Here's the new layout:

CREATE TABLE `triples` ( `graph` integer NOT NULL default '0', `subject` integer NOT NULL default '0', `predicate` integer NOT NULL default '0', `object` integer NOT NULL default '0', `literal` tinyint(1) NOT NULL default '0', `inferred` tinyint(1) NOT NULL default '0', UNIQUE KEY `spog` (`subject`,`predicate`,`object`,`graph`), KEY `posg` (`predicate`,`object`,`subject`,`graph`), KEY `ospg` (`object`,`subject`,`predicate`,`graph`), KEY `gspo` (`graph`,`subject`,`predicate`,`object`), KEY `gpos` (`graph`,`predicate`,`object`,`subject`), KEY `gosp` (`graph`,`object`,`subject`,`predicate`) ) TYPE=MyISAM CREATE TABLE nodes ( id integer NOT NULL AUTO_INCREMENT, hash bigint(20) NOT NULL, value text, PRIMARY KEY (hash), KEY (id) ) TYPE=MyISAM CREATE TABLE graphs ( id integer NOT NULL, UNIQUE KEY (id) ) TYPE=MyISAM

N.B. I added a lot more indexing to the triples table a while back. This pretty much copies the kowari indexing from Paul's post in May. (note that he wrongly assumes that mysql doesnt support use of compound indexes in his post. I'm sure somebody must have corrected him by now).

The cool thing about this is that all the relational queries can now be done by mysql solely in the indexes (no need crossref with the data file), which speeds things up a bit. Haven't done any profiling with really large datasets yet, but performs well with a couple of million statements or so.
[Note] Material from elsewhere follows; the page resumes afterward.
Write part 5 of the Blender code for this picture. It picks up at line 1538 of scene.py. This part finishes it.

Most queries (once optimised by the mysql query engine) boil down to:

  1. Translate the literals/uris into IDs via the nodes table (using an md5 hash to rapidly look up the values).
  2. Do the triple pattern joins on the triples table (all within the indexes)
  3. translate the result ids back into values (uris or literals) by joining back to the nodes table.
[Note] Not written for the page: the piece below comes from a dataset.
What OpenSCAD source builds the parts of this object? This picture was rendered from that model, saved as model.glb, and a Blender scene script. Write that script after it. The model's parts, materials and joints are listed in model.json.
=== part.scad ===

Ideally I would have got mysql to index the 'value' column in the nodes table directly, and lost the md5 hash column altogether. Unfortunately mysql doesnt appear to have hash index functionality for text/blobs. (It indexes the first n bytes of the field - this doesnt work very well with URIs, and means I can't put a UNIQUE constraint on the index.)

Any comments/suggestions for improvement gratefully received

More import optimisation

Claire's out tonight, so another evening spent on bulk rdf importing. Have managed to get the original 120705 statement dataset import down to 77.6 seconds - that's ~1500 triples a second!

The extra speed was mainly due to removing the need for database URI to id lookups by taking an in-memory copy of the hashes table. The problem wasn't really the lookups (which were cached), but rather the need to check each new URI to see if it's already been used (which thwarts the cache each time). I suspect that Bloom (or DeGan) filters would be really useful here, but I plumped for a python dictionary of 64bit md5 hashes (3store style) since it was easy for me to code quickly.

Anyway, working on proprietary data is not much use for benchmarking purposes, so I ran the new import code over the wordnet 1.6 rdf files. Managed to get all 473589 statements into my store in 315 seconds! - still within the 1500 per second mark.

For anyone wanting to compare with other stores, the order of import matters - I imported in the following order:

  • wordnet_hyponyms-20010201.rdf.xml
  • wordnet_nouns-20010201.rdf.xml
  • wordnet_glossary-20010201.rdf.xml
  • wordnet_similar-20010201.rdf.xml

which appeared to produce the fastest results, although I've not looked into why. Import includes indexing, removing duplicates, doing some FC inferences (although not many).

Oh yeah - I used my work laptop to do the test - is a powerbook g4 with half a gig of ram running gentoo linux. Mysql v4.0.20.